Demonstrators have cited a lack of jobs and poor economic prospects as their main dissatisfaction, reports the Financial Times. Oman has more modest oil reserves than most of its Gulf neighbors, although its industrial and service sectors weathered the economic crisis better than those sectors in other parts of the region.

“There is no work, and even those with jobs have salaries that aren’t enough,” said protester Mohammed Said in the Financial Times article.

Oman is the oldest independent Arab nation and together with Iran it controls the Strait of Hormuz at the entrance to the Persian Gulf. Nearly 40 percent of the world’s oil tankers must pass through this waterway, according to the Associated Press. (Editor's note: This paragraph was amended to reflect the correct name for the body of water.)

Oman has enjoyed good relations with the United States and Britain, reports the BBC. Qaboos has ruled the country since wresting control from his father in a bloodless coup in 1970. Although there is a Consultative Assembly, it has no legislative powers and can only act in an advisory role and not all Omani adults can vote to elect members of the assembly. According to a BBC report on the country, his policies have been popular despite the lack of a democratic government.

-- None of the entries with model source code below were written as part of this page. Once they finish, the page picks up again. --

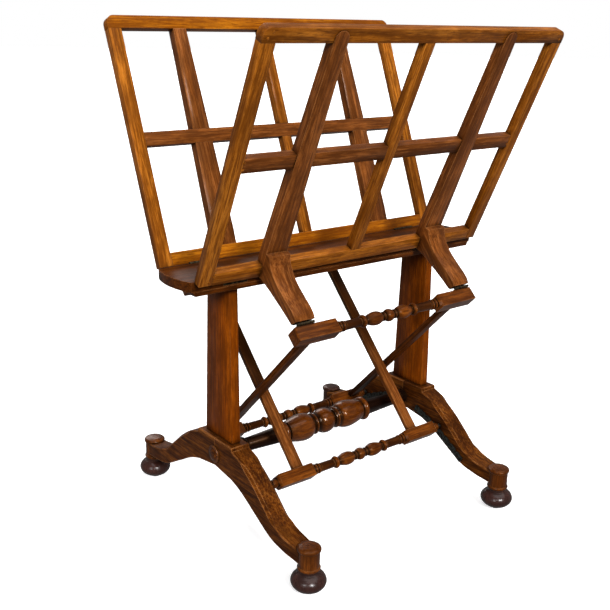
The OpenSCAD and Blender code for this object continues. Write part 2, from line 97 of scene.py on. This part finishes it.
class Shader:
    """Small helper that builds one node material."""

    def __init__(self, name):
        self.material = bpy.data.materials.new(name)
        self.material.use_nodes = True
        self.tree = self.material.node_tree
        self.tree.nodes.clear()
        self.output = self.tree.nodes.new("ShaderNodeOutputMaterial")
        self.surface = self.tree.nodes.new("ShaderNodeBsdfPrincipled")
        self.link(self.surface.outputs[0], self.output.inputs[0])

    def link(self, source, target):
        self.tree.links.new(source, target)

    def node(self, kind, **inputs):
        node = self.tree.nodes.new("ShaderNode" + kind)
        for key, value in inputs.items():
            socket = node.inputs[key.replace("_", " ")]
            if isinstance(value, bpy.types.NodeSocket):
                self.link(value, socket)
            else:
                socket.default_value = value
        return node

    def grain_space(self, turn, origin, seed):
        """Coordinates whose X runs along the grain."""
        shift = turn.to_matrix() @ Vector((seed * 1.7, seed * 0.31, seed * 0.23))
        mapping = self.tree.nodes.new("ShaderNodeMapping")
        mapping.vector_type = "TEXTURE"
        mapping.inputs["Location"].default_value = origin - shift
        mapping.inputs["Rotation"].default_value = turn
        self.link(self.node("TexCoord").outputs["Object"], mapping.inputs["Vector"])
        return mapping.outputs[0]

    def local(self, turn, origin):
        """X, Y and Z in a piece's own frame."""
        mapping = self.tree.nodes.new("ShaderNodeMapping")
        mapping.vector_type = "TEXTURE"
        mapping.inputs["Location"].default_value = origin
        mapping.inputs["Rotation"].default_value = turn
        self.link(self.node("TexCoord").outputs["Object"], mapping.inputs["Vector"])
        return self.node("SeparateXYZ", Vector=mapping.outputs[0]).outputs

    def radius(self, turn, origin):
        """Distance from the local X axis."""
        _, y, z = self.local(turn, origin)
        squares = self.math("MULTIPLY", y, y), self.math("MULTIPLY", z, z)
        return self.math("SQRT", self.math("ADD", *squares), 0.0)

    def switch(self, distance, turn, origin, near, far):
        """near within distance of the local XZ plane, and far beyond it."""
        across = self.math("ABSOLUTE", self.local(turn, origin)[1], 0.0)
        node = self.tree.nodes.new("ShaderNodeMix")
        node.data_type = "VECTOR"
        for index, setting in ((0, self.math("GREATER_THAN", across, distance)), (4, near), (5, far)):
            self.link(setting, node.inputs[index])
        return node.outputs[1]

    def noise(self, vector, stretch, detail=3.0, roughness=0.55, distortion=0.0):
        scaled = self.tree.nodes.new("ShaderNodeMapping")
        scaled.inputs["Scale"].default_value = stretch
        self.link(vector, scaled.inputs["Vector"])
        texture = self.node("TexNoise", Vector=scaled.outputs[0], Scale=1.0, Detail=detail,
                            Roughness=roughness, Distortion=distortion)
        return texture.outputs[0]

    def ramp(self, value, low, high, low_to=0.0, high_to=1.0):
        node = self.tree.nodes.new("ShaderNodeMapRange")
        node.interpolation_type = "SMOOTHSTEP"
        for index, setting in enumerate((value, low, high, low_to, high_to)):
            if isinstance(setting, bpy.types.NodeSocket):
                self.link(setting, node.inputs[index])
            else:
                node.inputs[index].default_value = setting
        return node.outputs[0]

    def math(self, operation, first, second):
        node = self.tree.nodes.new("ShaderNodeMath")
        node.operation = operation
        for index, setting in enumerate((first, second)):
            if isinstance(setting, bpy.types.NodeSocket):
                self.link(setting, node.inputs[index])
            else:
                node.inputs[index].default_value = setting
        return node.outputs[0]

    def mix(self, factor, first, second):
        node = self.tree.nodes.new("ShaderNodeMix")
        node.data_type = "RGBA"
        for index, setting in ((0, factor), (6, first), (7, second)):
            if isinstance(setting, bpy.types.NodeSocket):
                self.link(setting, node.inputs[index])
            elif isinstance(setting, tuple) and len(setting) == 3:
                node.inputs[index].default_value = (*setting, 1.0)
            else:
                node.inputs[index].default_value = setting
        return node.outputs[2]

    def edges(self, radius):
        """About 0 on flat stretches, rising on edges: the normal of a rounded copy against the real one."""
        rounded = self.node("Bevel", Radius=radius).outputs[0]
        plain = self.tree.nodes.new("ShaderNodeNewGeometry").outputs["Normal"]
        dot = self.tree.nodes.new("ShaderNodeVectorMath")
        dot.operation = "DOT_PRODUCT"
        self.link(rounded, dot.inputs[0])
        self.link(plain, dot.inputs[1])
        return self.math("SUBTRACT", 1.0, dot.outputs["Value"])

    def hollows(self, distance):
        """1 in the open, falling towards 0 in grooves and corners."""
        node = self.node("AmbientOcclusion", Distance=distance)
        node.samples = 6
        return node.outputs["AO"]

    def bump(self, height, strength, distance):
        node = self.node("Bump", Height=height, Strength=strength, Distance=distance)
        self.link(node.outputs[0], self.surface.inputs["Normal"])

    def settings(self, **inputs):
        for key, value in inputs.items():
            socket = self.surface.inputs[key.replace("_", " ")]
            if isinstance(value, bpy.types.NodeSocket):
                self.link(value, socket)
            else:
                socket.default_value = value


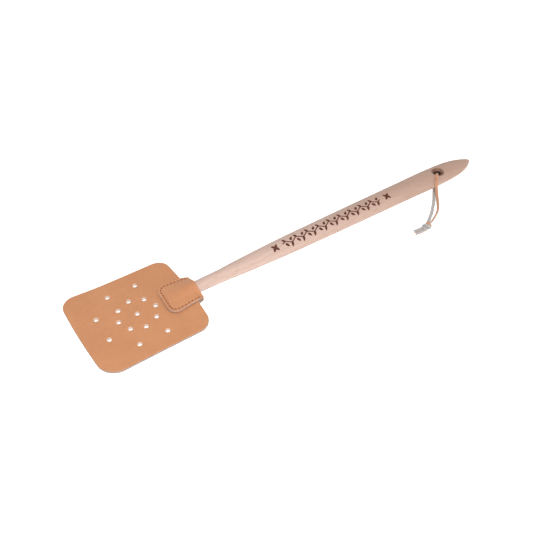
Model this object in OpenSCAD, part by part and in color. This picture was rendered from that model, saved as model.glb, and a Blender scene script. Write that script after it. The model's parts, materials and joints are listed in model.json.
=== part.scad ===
// Fly swatter: a perforated leather blade, sewn between two leather patches that also wrap
// the slotted end of a carved wooden handle, with a knotted leather lace to hang it by.
// It lies on a table: +X runs from the blade to the handle's tip and +Z is up.

/* [Overall] */
// Length from the blade's front edge to the handle's tip
swatter_l = 450; // [430:1:470]

/* [Blade] */
// Length of the blade along its middle
blade_l = 106.3; // [100:0.1:108]
// Width of the blade at its front corners
blade_front_w = 97; // [85:1:110]
// Width of the blade at its rear corners
blade_rear_w = 94; // [85:1:110]
// Thickness of the blade's leather
blade_t = 2.4; // [2:0.1:3]
// Radius of the blade's corners
blade_r = 12.5; // [8:0.5:16]
// How far the front edge bows out in its middle
front_bow = 1.5; // [0:0.1:3]
// How far the rear edge bows out in its middle
rear_bow = 2.7; // [0:0.1:4]
// How far in front of the patches the blade bends
bend_gap = 1.2; // [1:0.1:3]

/* [Air holes] */
// Diameter of each punched hole
air_hole_d = 4.5; // [3:0.1:5]
// Distance of the middle hole from the front edge
air_hole_x = 53.4; // [48:0.1:56]
// Radius of the inner ring of holes, and half the radius of the outer one
air_ring_r = 17.3; // [14:0.1:18]

/* [Patches] */
// Distance of the patches' front edge from the blade's front edge
patch_x = 79; // [77:0.5:80]
// Distance of the patches' rear edge from the blade's front edge
patch_rear_x = 112.5; // [111:0.5:114]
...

Many demonstrators have chanted slogans such as, “We want democracy,” calling for the 84-member Assembly to be given legislative power. Political parties and activism are also forbidden in the sultanate, reports Iran's PressTV.

This level of unrest is unprecedented in Oman, which has experienced economic liberalization and modernization in the last couple of decades.

“It's a very sedate, very tranquil, country,” Jackie Spinner, a journalist who was in Sohar during the protests, told Al Jazeera. “Most of the Omanis that I've talked to have said they haven't seen anything like this in the last four decades ... they have not seen this level of anger, or any widespread demonstrations against the government, in the past 40 years.”